Note that when we compare the difference or ratio of the y-values, the corresponding x-values must increase by the same amount each time. Let's begin with the table that represents the checking account.
Checking Account
t 1 2 3 4
A 5000 5110 5220 5330

Since the x-values increase by the same amount of each time, we can begin by examining the first difference between the y-values. 5000 +110 ⟶ 5110 +110 ⟶ 5220 +110 ⟶ 5330 The first difference is the same value, so the model is linear. Next, we will examine the table that represents the savings account.

Savings Account
t 1 2 3 4
A 5000 5100 5202 5306.04

Again, the x-values increase by the same amount over regular intervals. However, it seems like neither the first difference nor the second difference will be the same value because after 4 years, the amount in the account is $5306.04. Therefore, let's first check the ratio. 5000 *1.02 ⟶ 5100 *1.02 ⟶ 5202 *1.02 ⟶ 5306.04 As we can see, the ratio between the y-values is the same value, so the data can be modeled by an exponential function.

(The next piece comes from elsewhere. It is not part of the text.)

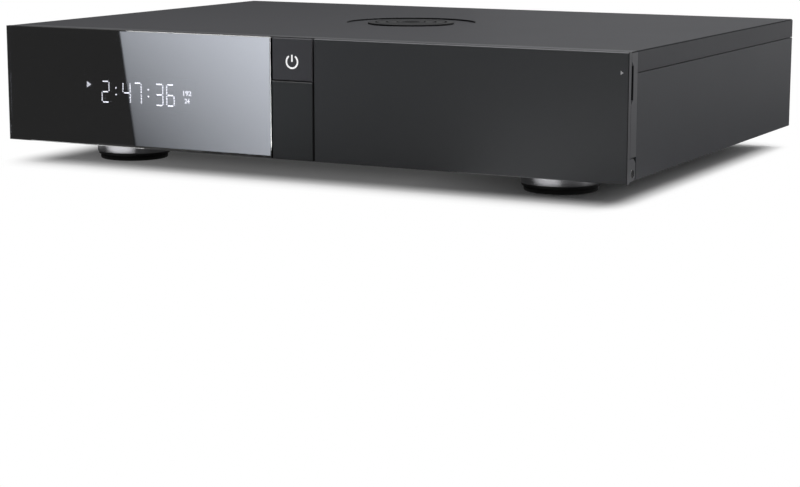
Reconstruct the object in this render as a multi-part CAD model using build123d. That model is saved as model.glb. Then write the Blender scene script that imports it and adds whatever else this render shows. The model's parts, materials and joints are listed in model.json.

b The amount in the checking account grows by the same amount in each time, so it is a linear growth. On the other hand, the amount in the savings account grows by a fixed percent in each time. Therefore, it is an exponential growth.
c Let's first write a function for each set of data. The amount in the checking account grows by the same amount of $110 and the initial amount is $5000. From here, we can write a function in slope-intercept form.
Checking Account y=110t+5000

For the savings account, the initial amount is also $5000 and it grows by a factor of 1.02. With this information we can write an exponential function for the data. Savings Account y=5000( 1.02)^t Now that we have the functions, we can compare the amount in each account after 10 years and after 15 years.

t 110t+5000 Amount in the Checking Account 5000(1.02)^t
10 110( 10)+5000 $6100 5000(1.02)^(10) $6095
15 110( 15)+5000 $6650 5000(1.02)^(15) $6729

Looking at the table, we can say that the amount in the checking account will be greater after 10 years. However, after 15 years the amount in the savings account will be greater.